TASK DESCRIPTION: Starting at the line that contains "bpy.context.scene.collection.objects.link(empty)" and stopping at the line that contains "before = set(bpy.data.objects)", repeat every line exactly, the two end lines included, and nothing else.

MATERIAL PROVIDED:
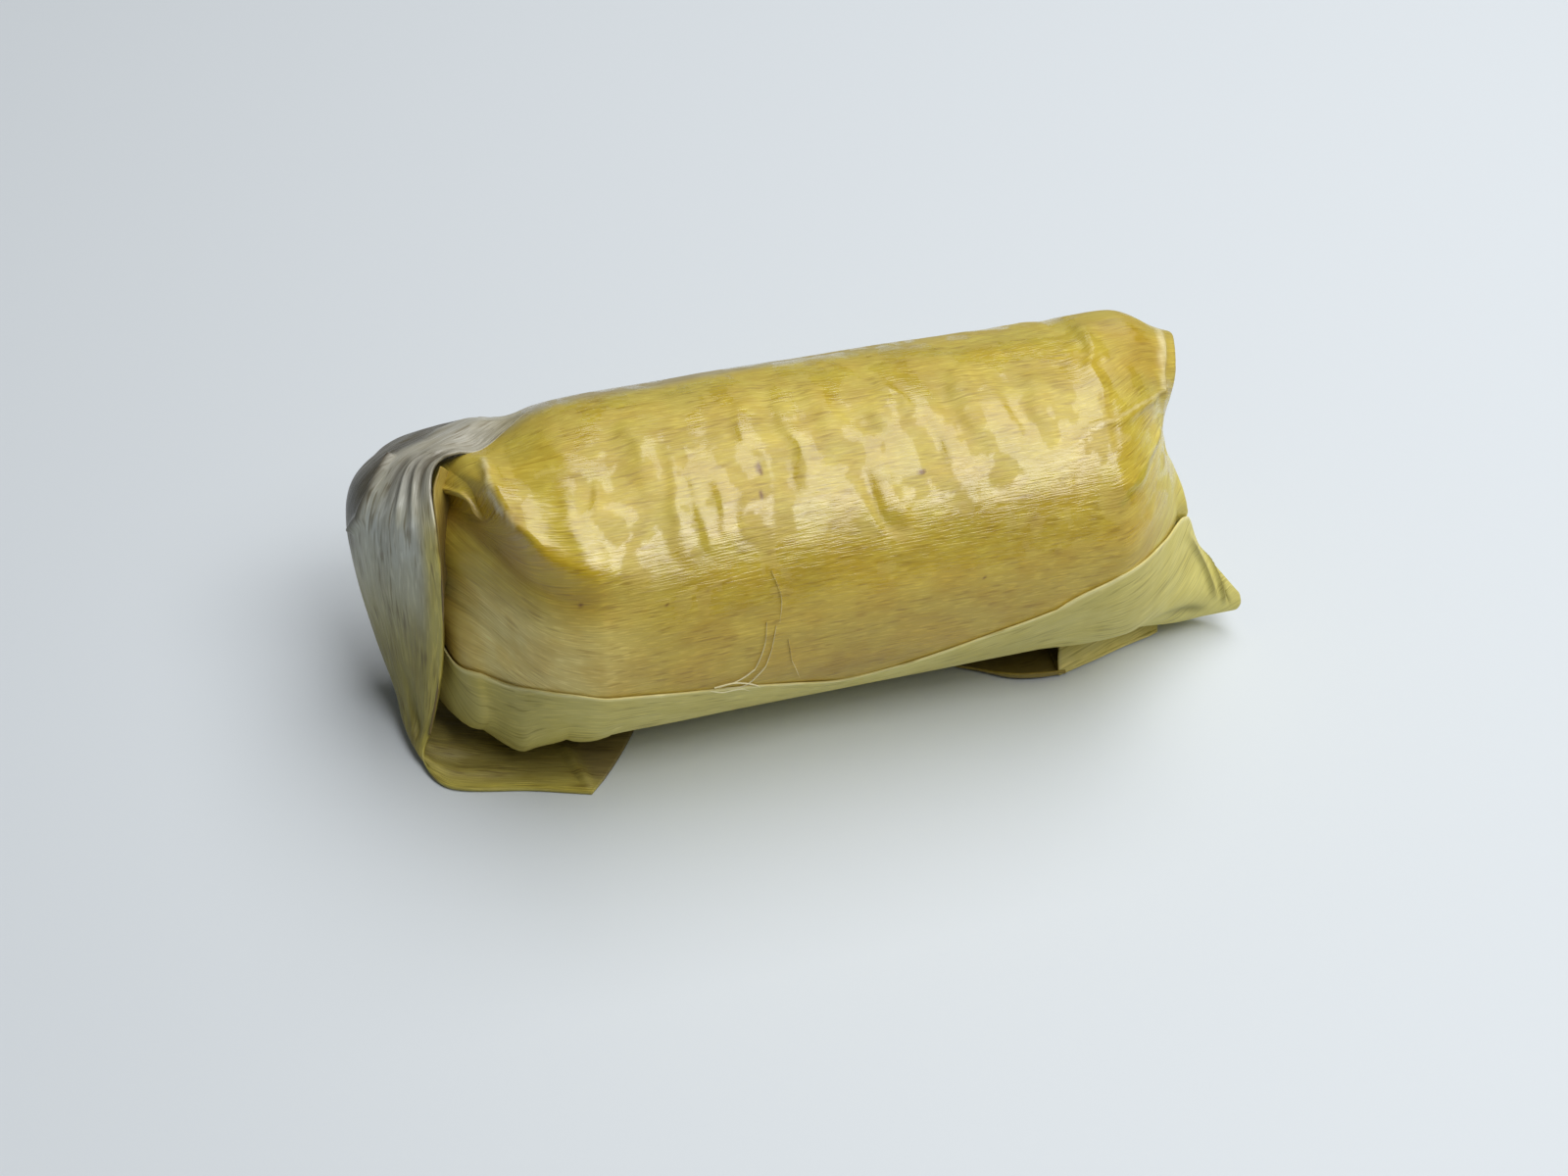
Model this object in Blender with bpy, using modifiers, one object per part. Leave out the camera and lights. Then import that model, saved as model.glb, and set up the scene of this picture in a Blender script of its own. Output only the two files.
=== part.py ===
"""Arem-arem: a rice roll steamed in banana leaf, with its folded leaf ends.

Metres, +Z up. The roll lies along X and rests on Z = 0, with its shown side towards -Y. Its left end, at
-X, is closed by a fold of the leaf whose tongue is tucked under the roll. Its right end, at +X, has an
upstanding ear, a tail that lies on the table and a second tongue.
"""

import math

import bmesh
import bpy
from mathutils import Matrix, Vector

MM = 0.001

# The filled roll
HALF_WIDTH = 23.6 * MM
HEIGHT = 44.0 * MM
LEFT_END = -55.5 * MM
RIGHT_END = 50.0 * MM
CAP_LEFT = 19.0 * MM
CAP_RIGHT = 17.0 * MM
SQUARENESS = 2.15
FOOT_SQUARENESS = 1.65
CAP_SQUARENESS = 1.6
LEFT_CAP_SHARE = 0.23
RIGHT_CAP_SHARE = 0.2
LEFT_SINKS = 2.4 * MM
LEFT_NARROWS = 1.0 * MM
KEEL_LIFT = 2.3 * MM
FLAT_FROM = -16 * MM
FLAT_TO = 6 * MM
LEFT_POLE_BACK = 8.0 * MM
RIGHT_POLE_BACK = 6.0 * MM
POLE_HEIGHT = 24.0 * MM
LIP = 2.4 * MM
LIP_START = 0.11
LIP_SLANT = 480
RINGS = 48
RING_POINTS = 52

# The leaf
LEAF = 0.45 * MM
GAP = 0.4 * MM


def smooth_step(low, high, value):
    """0 below low, 1 above high, and an easy curve between them."""
    share = min(1.0, max(0.0, (value - low) / (high - low)))
    return share * share * (3.0 - 2.0 * share)


def hump(value, centre, width):
    """1 at the centre, falling to nothing about two widths away."""
    return math.exp(-(((value - centre) / width) ** 2))


def turned(angle, degrees):
    """How far an angle lies past a direction given in degrees, from -180 to 180 degrees."""
    return (math.degrees(angle) - degrees + 180) % 360 - 180


def power(value, exponent):
    """A power that keeps the sign of its base."""
    return math.copysign(abs(value) ** exponent, value)


def through(points, share):
    """A smooth curve (Catmull-Rom) through a few points, at a share of its run of points."""
    spans = len(points) - 1
    at = min(max(share, 0.0), 1.0) * spans
    index = min(int(at), spans - 1)
    t = at - index
    p1, p2 = points[index], points[index + 1]
    p0 = points[index - 1] if index > 0 else p1 * 2 - p2
    p3 = points[index + 2] if index + 2 <= spans else p2 * 2 - p1
    return 0.5 * (
        2 * p1
        + (p2 - p0) * t
        + (2 * p0 - 5 * p1 + 4 * p2 - p3) * t * t
        + (3 * p1 - p0 - 3 * p2 + p3) * t * t * t
    )


# ---------------------------------------------------------------- the roll's skin


def station(s):
    """For s from 0 to 1 along the roll: the place x, and how far into either cap it is (0 to 1)."""
    if s < LEFT_CAP_SHARE:
        depth = math.sin((1 - s / LEFT_CAP_SHARE) * math.pi / 2)
        return LEFT_END + CAP_LEFT * (1 - depth), depth
    if s > 1 - RIGHT_CAP_SHARE:
        depth = math.sin((1 - (1 - s) / RIGHT_CAP_SHARE) * math.pi / 2)
        return RIGHT_END - CAP_RIGHT * (1 - depth), depth
    run = (s - LEFT_CAP_SHARE) / (1 - LEFT_CAP_SHARE - RIGHT_CAP_SHARE)
    return LEFT_END + CAP_LEFT + run * (RIGHT_END - CAP_RIGHT - LEFT_END - CAP_LEFT), 0.0


# Corners of the two ends: which end, angle and half angle in degrees, reach in mm, how far filled out
CORNERS = (
    (-1, -50, 28, -2.0, 0.96),
    (-1, 5, 34, -2.4, 0.0),
    (-1, 165, 48, 1.5, 0.92),
    (1, 110, 34, 4.8, 1.0),
    (1, 170, 40, 1.5, 0.9),
    (1, -8, 32, 2.6, 0.66),
    (1, -58, 24, 0.0, 0.94),
)


def skin(s, angle):
    """The roll's skin. The angle runs from 0 at the front over 90 degrees at the top to the back."""
    x, depth = station(s)
    share = max(0.0, 1 - depth**CAP_SQUARENESS) ** (1 / CAP_SQUARENESS)
    half_width = HALF_WIDTH - LEFT_NARROWS * (1 - smooth_step(-50 * MM, -25 * MM, x))
    height = HEIGHT - LEFT_SINKS * (1 - smooth_step(-52 * MM, -8 * MM, x))
    flat = smooth_step(FLAT_FROM - 10 * MM, FLAT_FROM, x) * (1 - smooth_step(FLAT_TO, FLAT_TO + 8 * MM, x))
    keel = KEEL_LIFT * (1 - flat)
    end = -1 if x < 0 else 1
    pole_y = LEFT_POLE_BACK if x < 0 else RIGHT_POLE_BACK
    off_pole = 1 - smooth_step(0.82, 1.0, depth)
    for side, centre, spread, reach, fill in CORNERS:
        if side == end:
            corner = hump(turned(angle, centre), 0, spread) * off_pole
            fill *= 1 - 0.16 * smooth_step(0.5, 0.8, depth)
            share += max(0.0, fill - share) * corner * smooth_step(0.0, 0.3, depth)
            x += end * reach * MM * corner * smooth_step(0.3, 0.8, depth)
    middle = (height - 0.5 * MM) / 2
    squareness, extra = (SQUARENESS, 0.25 * MM) if math.sin(angle) > 0 else (FOOT_SQUARENESS, 0.8 * MM)
    across = power(math.cos(angle), 2 / squareness)
    up = power(math.sin(angle), 2 / squareness)
    y = pole_y * (1 - share) - half_width * share * across
    z = middle + (POLE_HEIGHT - middle) * (1 - share) + (height / 2 + extra) * share * up
    z += 1.1 * MM * off_pole * hump(x, 43 * MM, 8 * MM) * max(0.0, math.sin(angle))
    z -= 2.0 * MM * off_pole * hump(x, -44 * MM, 6.5 * MM) * hump(turned(angle, -48), 0, 28)
    above = turned(angle, 100 - LIP_SLANT * (s - LIP_START))
    lip = LIP * smooth_step(0.05, LIP_START, s) * (1 - smooth_step(0.12, 0.26, s))
    lip *= smooth_step(-3, 3, above) * (1 - smooth_step(6, 60, above))
    y -= lip * math.cos(angle)
    z += lip * math.sin(angle)
    soft = 1.5 * MM
    z = 0.5 * (z + keel + math.sqrt((z - keel) ** 2 + soft**2)) - 0.5 * soft
    return Vector((x, y, max(z, 0.0)))


def lifted(s, angle, lift):
    """A point on the skin, pushed outwards by lift."""
    step = 0.004
    low_s, high_s = max(s - step, 0.001), min(s + step, 0.999)
    along = skin(high_s, angle) - skin(low_s, angle)
    around = skin(s, angle + step) - skin(s, angle - step)
    outwards = along.cross(around)
    if outwards.length < 1e-12:
        return skin(s, angle)
    return skin(s, angle) + outwards.normalized() * lift


# ---------------------------------------------------------------- building


def material(name, colour, roughness):
    """A Principled material of one colour."""
    made = bpy.data.materials.new(name)
    made.use_nodes = True
    shader = made.node_tree.nodes["Principled BSDF"]
    shader.inputs["Base Color"].default_value = (*colour, 1.0)
    shader.inputs["Roughness"].default_value = roughness
    return made


def finish(name, bm, collection, look):
    """Makes a bmesh into a named object in the collection."""
    mesh = bpy.data.meshes.new(name)
    bm.to_mesh(mesh)
    bm.free()
    mesh.shade_smooth()
    made = bpy.data.objects.new(name, mesh)
    made.data.materials.append(look)
    collection.objects.link(made)
    return made


def make_roll(collection, look):
    """The roll: a tube of rings over the skin, closed at both poles."""
    bm = bmesh.new()
    bmesh.ops.create_grid(bm, x_segments=RINGS, y_segments=RING_POINTS, size=0.5)
    for vertex in bm.verts:
        vertex.co = skin(vertex.co.x + 0.5, (vertex.co.y + 0.5) * 2 * math.pi)
    bmesh.ops.remove_doubles(bm, verts=bm.verts, dist=0.01 * MM)
    bmesh.ops.recalc_face_normals(bm, faces=bm.faces)
    return finish("wrapped_roll", bm, collection, look)


def make_sheet(name, place, along, across, collection, look):
    """A thin leaf: a grid set in place, split into triangles and given its thickness."""
    bm = bmesh.new()
    bmesh.ops.create_grid(bm, x_segments=along, y_segments=across, size=0.5)
    for vertex in bm.verts:
        vertex.co = place(vertex.co.x + 0.5, vertex.co.y + 0.5)
    bmesh.ops.triangulate(bm, faces=bm.faces)
    made = finish(name, bm, collection, look)
    thickness = made.modifiers.new("leaf thickness", "SOLIDIFY")
    thickness.thickness = LEAF
    thickness.offset = 1.0
    thickness.use_even_offset = True
    return made


def rails(*rows):
    """Guide curves, given in millimetres, as vectors."""
    return [[Vector(point) * MM for point in row] for row in rows]


def loft(guides, v, u, floor=0.0):
    """A point at v along three guide curves, u of the way across them, and never below the floor."""
    front, middle, back = (through(guide, v) for guide in guides)
    point = front * ((1 - u) * (1 - 2 * u)) + middle * (4 * u * (1 - u)) + back * (u * (2 * u - 1))
    return Vector((point.x, point.y, max(point.z, floor)))


# The front edge, middle and back edge of each end's fold, from the roll's top down and in under it
LEFT_FOLD = rails(
    [(-44, 7, 41.4), (-49, 6.2, 40.2), (-52.8, 4.2, 37.8), (-53.8, -2, 32), (-54.2, -4.5, 24),
     (-55, -5.8, 14), (-56.8, -7.0, 5), (-58.4, -9.5, 1.4), (-55.5, -14.6, 0), (-46, -17.5, 0),
     (-38.2, -20.3, 0)],
    [(-44, 14, 38.6), (-51, 13, 37.5), (-57, 12, 34.7), (-61.5, 10, 29.5), (-62, 8.5, 21), (-60.9, 6, 12),
     (-59.6, 1, 4.5), (-58.8, -4, 1), (-52.5, -7, 0), (-44, -10, 0), (-33, -13.5, 0)],
    [(-44, 19, 35.4), (-51, 20.5, 33.2), (-56, 21, 30), (-59.3, 20.5, 25), (-59.3, 18.5, 17), (-59, 15, 9),
     (-58, 10, 3.5), (-56.5, 5, 0.8), (-50, 1, 0), (-42, -1, 0), (-29, -3, 0)],
)
RIGHT_FOLD = rails(
    [(52.6, 7, 32.0), (52.2, 3.5, 29), (51.8, 0, 24), (52.4, -3, 17),
     (54, -4.5, 9), (53, -2, 3.5), (47, -6, 1.7), (40, -10.6, 1.6), (31.2, -13.7, 2.6)],
    [(53.6, 12, 30), (54, 11, 26), (54, 9, 21), (54, 8, 14),
     (54.6, 4, 7), (54, -4, 1), (48.5, -9.4, 0.5), (40, -12.0, 0.6), (30.6, -15.4, 0.6)],
    [(51, 17, 27.5), (51.8, 16.5, 24), (52.4, 15, 18), (53, 13, 11),
     (53.6, 10, 4), (52, 4, 0.8), (42, 0, 0.7), (28, -3, 0.7), (15, -8, 0.7)],
)
# The band's top edge: shares of the roll's length, with angles round it in degrees
HEM = [Vector(place) for place in (
    (0.055, -34), (0.10, -22), (0.176, -4), (0.25, -2.5), (0.376, -9), (0.493, -19),
    (0.60, -13), (0.705, -2.5), (0.784, 6.5), (0.86, 15), (0.93, 30),
)]
# The tail's middle line, and its half width and half height on the way to its tip
TAIL_LINE, TAIL_SIZE = rails(
    [(41, -8, 12), (49, -9, 10.5), (55, -11.2, 6.6), (59.6, -11.8, 4.6)],
    [(0, 12.5, 11), (0, 6.5, 8.3), (0, 2.3, 4.3), (0, 1.0, 2.0)],
)


def band_place(v, u):
    """The outer leaf along the front foot: v along the roll, u from its tucked edge to its top edge."""
    hem = through(HEM, v)
    tucked = math.radians(-70 + 8 * smooth_step(0.2, 0.35, v) + 6 * smooth_step(0.55, 0.7, v))
    lift = GAP + 0.1 * MM + 0.4 * MM * (1 - smooth_step(0.0, 0.2, v))
    on_roll = lifted(hem.x, tucked + (math.radians(hem.y) - tucked) * u, lift)
    tail = (v - 0.8) / 0.2
    if tail <= 0:
        return on_roll
    turn = math.radians((-75 - 65 * tail) * (1 - u) + (40 + 110 * tail) * u)
    middle, size = through(TAIL_LINE, tail), through(TAIL_SIZE, tail)
    on_tail = middle + Vector((0, -size.y * math.cos(turn), size.z * math.sin(turn)))
    return on_roll.lerp(on_tail, smooth_step(0.3 * u, 0.6 + 0.4 * u, tail))


def centre_on_origin(collection):
    """Moves every mesh so that the whole stands over the origin, its lowest point on Z = 0."""
    depsgraph = bpy.context.evaluated_depsgraph_get()
    corners = []
    for made in collection.objects:
        corners.extend(made.evaluated_get(depsgraph).bound_box)
    low = Vector([min(corner[axis] for corner in corners) for axis in range(3)])
    high = Vector([max(corner[axis] for corner in corners) for axis in range(3)])
    home = Vector(((low.x + high.x) / 2, (low.y + high.y) / 2, low.z))
    for made in collection.objects:
        made.data.transform(Matrix.Translation(-home))


def build():
    for old in list(bpy.data.objects):
        bpy.data.objects.remove(old)
    collection = bpy.data.collections.new("arem_arem")
    bpy.context.scene.collection.children.link(collection)
    golden = material("golden leaf", (0.42, 0.32, 0.06), 0.35)
    pale = material("pale leaf", (0.36, 0.32, 0.13), 0.6)
    grey = material("grey leaf", (0.16, 0.16, 0.11), 0.5)
    olive = material("olive leaf", (0.33, 0.29, 0.12), 0.6)
    make_roll(collection, golden)
    make_sheet("leaf_band", band_place, 48, 9, collection, pale)
    make_sheet("left_fold", lambda v, u: loft(LEFT_FOLD, v, u), 40, 9, collection, grey)
    make_sheet("right_fold", lambda v, u: loft(RIGHT_FOLD, v, u, LEAF + 0.02 * MM), 40, 9, collection, olive)
    centre_on_origin(collection)


build()
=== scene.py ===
import math

import bmesh
import bpy
import numpy as np
from mathutils import Matrix, Vector
from mathutils.bvhtree import BVHTree


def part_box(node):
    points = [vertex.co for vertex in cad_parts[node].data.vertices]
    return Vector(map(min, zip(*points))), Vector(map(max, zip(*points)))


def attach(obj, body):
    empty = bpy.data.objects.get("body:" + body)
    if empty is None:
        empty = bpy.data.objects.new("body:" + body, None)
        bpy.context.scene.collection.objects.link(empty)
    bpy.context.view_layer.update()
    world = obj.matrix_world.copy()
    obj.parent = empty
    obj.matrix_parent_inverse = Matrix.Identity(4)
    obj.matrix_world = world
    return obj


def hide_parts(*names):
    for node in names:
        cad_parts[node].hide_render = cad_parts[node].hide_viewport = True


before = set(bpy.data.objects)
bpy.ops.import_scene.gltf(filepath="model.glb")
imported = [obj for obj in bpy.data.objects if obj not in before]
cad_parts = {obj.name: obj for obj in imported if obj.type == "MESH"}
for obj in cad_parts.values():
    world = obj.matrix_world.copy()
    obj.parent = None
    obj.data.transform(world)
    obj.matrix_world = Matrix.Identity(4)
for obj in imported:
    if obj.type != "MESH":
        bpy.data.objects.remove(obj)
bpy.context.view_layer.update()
rollLow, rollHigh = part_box("wrapped_roll")

# Shapes are worked out in millimetres along the roll and then moved by homeShift into the frame


def ramp(low, high, value):
    # a smooth step from 0 at low up to 1 at high
    share = np.clip((value - low) / (high - low), 0.0, 1.0)
    return share * share * (3.0 - 2.0 * share)


def drop(low, high, value):
    return 1 - ramp(low, high, value)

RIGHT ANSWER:
        bpy.context.scene.collection.objects.link(empty)
    bpy.context.view_layer.update()
    world = obj.matrix_world.copy()
    obj.parent = empty
    obj.matrix_parent_inverse = Matrix.Identity(4)
    obj.matrix_world = world
    return obj


def hide_parts(*names):
    for node in names:
        cad_parts[node].hide_render = cad_parts[node].hide_viewport = True


before = set(bpy.data.objects)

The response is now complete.